Nicht perfekt, aber ein guter Start
»Diese Art von Tool wird in naher Zukunft zu einer Standardfunktion der wissenschaftlichen Suche werden. Angesichts des Bedarfs bin ich eigentlich erstaunt, dass es so lange gedauert hat, bis es in die Praxis umgesetzt wurde«, sagt Jevin West, ein Informationswissenschaftler an der University of Washington in Seattle, der das Tool auf Wunsch von »Nature« getestet hat. »Es ist nicht perfekt, aber definitiv ein Schritt in die richtige Richtung.«
Bissige Sätze auf Twitter zu verschiedenen Publikationen hatten Weld dazu inspiriert, das TLDR-Programm zu entwickeln. Wie andere Software zur Sprachgenerierung verwendet das Tool neuronale Netze, die auf große Textmengen trainiert wurden. Das Team hat mit Zehntausenden von Forschungsarbeiten gearbeitet, so dass das Netzwerk lernen konnte, prägnante Sätze zu generieren. Die Forscher verfeinerten die Software anschließend, um den Inhalt zusammenzufassen. Dafür nutzten sie einen neuen Datensatz von ein paar tausend computerwissenschaftlichen Arbeiten mit passenden Zusammenfassungen. Zudem hat das Team fachfremde Beispiele gesammelt, um die Leistung der Software in 16 weiteren Bereichen zu verbessern. Besonders beachtet: die Biomedizin.
Neben TLDR-Software gibt es weitere Werkzeuge: Seit 2018 bietet beispielsweise die Website »Paper Digest« Zusammenfassungen von Arbeiten an. Sie scheine jedoch Schlüsselsätze aus dem Text zu extrahieren, anstatt neue zu generieren wie TLDR, sagt Weld. Sein Programm richtet sich bislang vor allem an Experten, die den Fachjargon eines Papers bereits verstehen. Laut Weld arbeitet das Team aber daran, Zusammenfassungen für interessierte Laien zu erstellen.

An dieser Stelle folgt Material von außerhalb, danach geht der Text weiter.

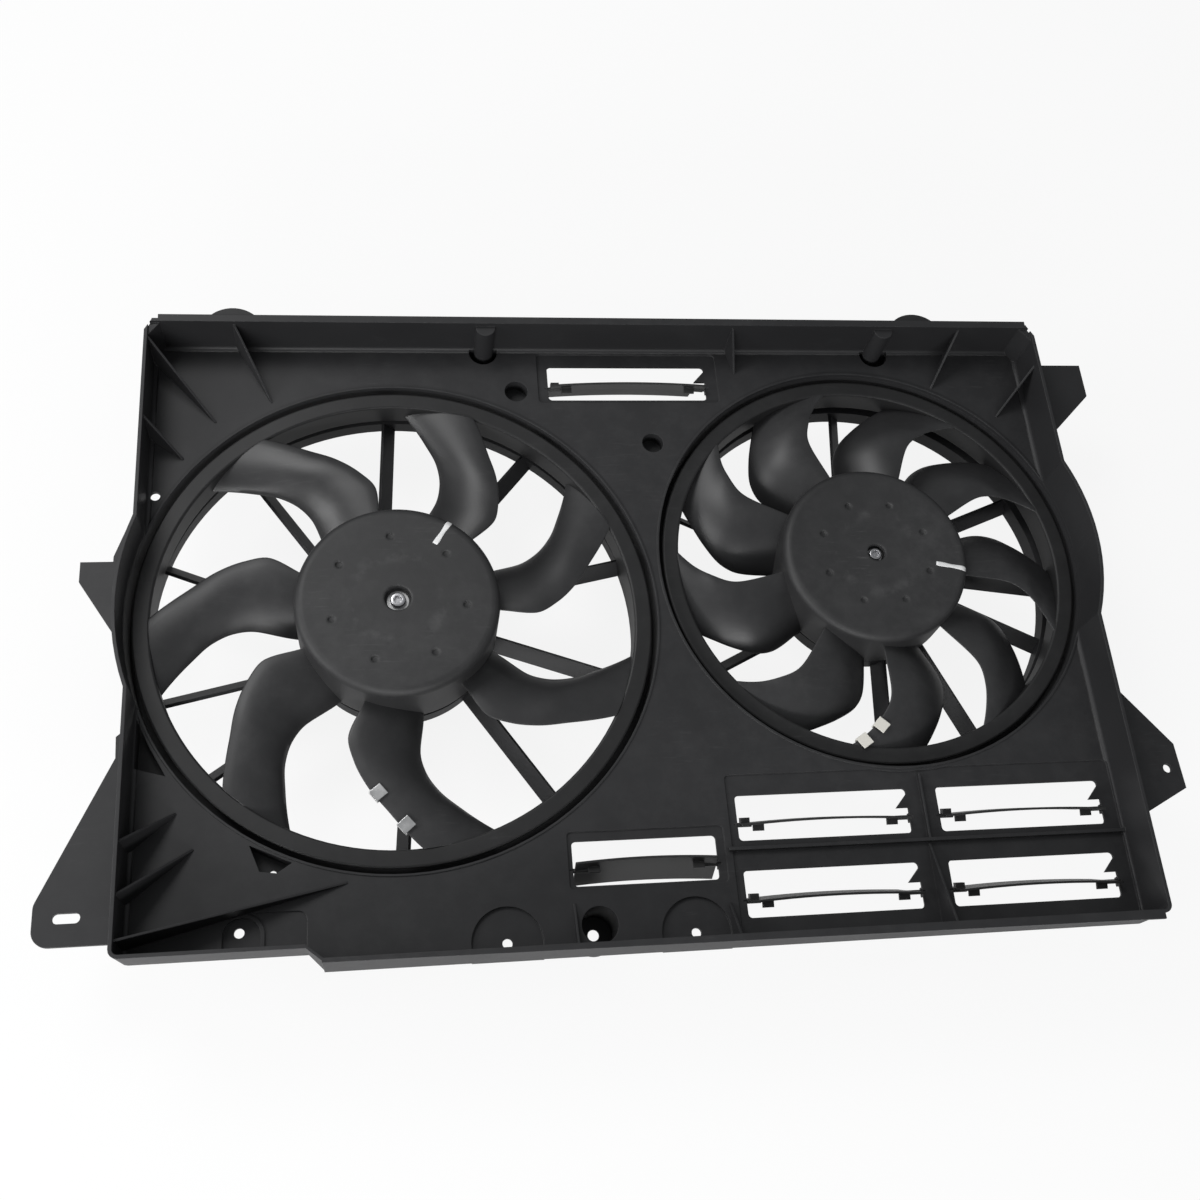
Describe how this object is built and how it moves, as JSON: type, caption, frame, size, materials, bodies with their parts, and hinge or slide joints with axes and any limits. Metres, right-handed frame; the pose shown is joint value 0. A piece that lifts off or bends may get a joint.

Die Forscher planen zudem, die Technologie an Verlage zu lizenzieren und ihren Service zu erweitern, um personalisierte Forschungs-Briefings anzubieten. »Wir kommen nun an den Punkt, an dem KI-Methoden Zusammenfassungen erstellen können, die für Menschen akzeptabel sind«, sagt Weld.